The shortsightedness of the Biden administration and other powers extends to projecting Western timeframes on a Persian Islamist power. For example, the American maximum pressure campaign that has brought the Iranian regime to the edge of the economic cliff is claimed to be a failure by supporters of the Iran nuclear deal because Iran has advanced its nuclear enrichment since Trump withdrew from the agreement.
However, the timeframe of the revolutionaries in Iran is measured in decades and centuries, willing to wait out an impatient America. A nuclear agreement at this time guarantees Iran weapons capabilities in less than a decade. Thus, a continued and strengthened maximal economic pressure campaign may be the only thing that could change the inevitability of a nuclear Iran. But that requires more patience than the American democracy has, as it changes its executive branch every four or eight years.
A nuclear Iran may be inevitable. So, which is better for American interests: Strengthening the revolutionary regime with economic relief, or continuing to keep the Iranian government on financial life support under maximum pressure sanctions until one way or another Iran ceases to be one of the worst actors on the world’s stage?

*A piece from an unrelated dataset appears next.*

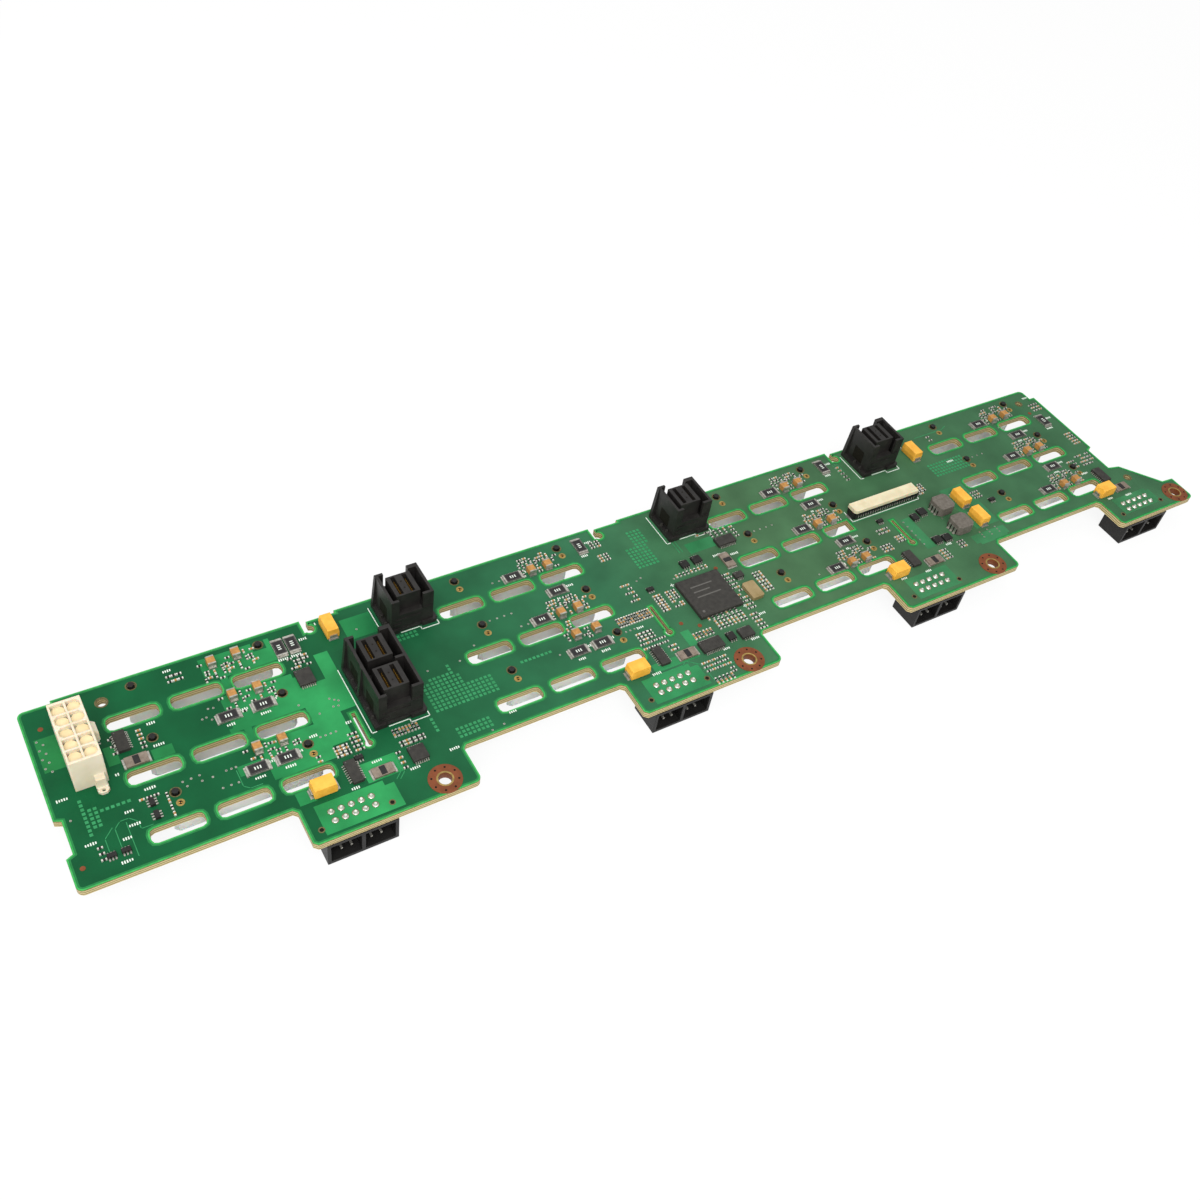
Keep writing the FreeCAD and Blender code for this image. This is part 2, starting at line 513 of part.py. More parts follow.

Totalitarian regimes like the former Soviet Union need to collapse under the weight of their failed economies, whether they are communists or Islamist revolutionaries. Iranian President-elect Ebrahim Raisi, who is likely to be the next Supreme Leader, is another true believer, with a long history as a heartless butcher of those who stands in the way of the “revolution.” The only way to find common ground with this fundamentalist revolutionary regime is to let them have their way. If we rejoin a nuclear deal that is not truly longer and stronger, this administration will not have learned the lessons of why we have never found common ground with Iran.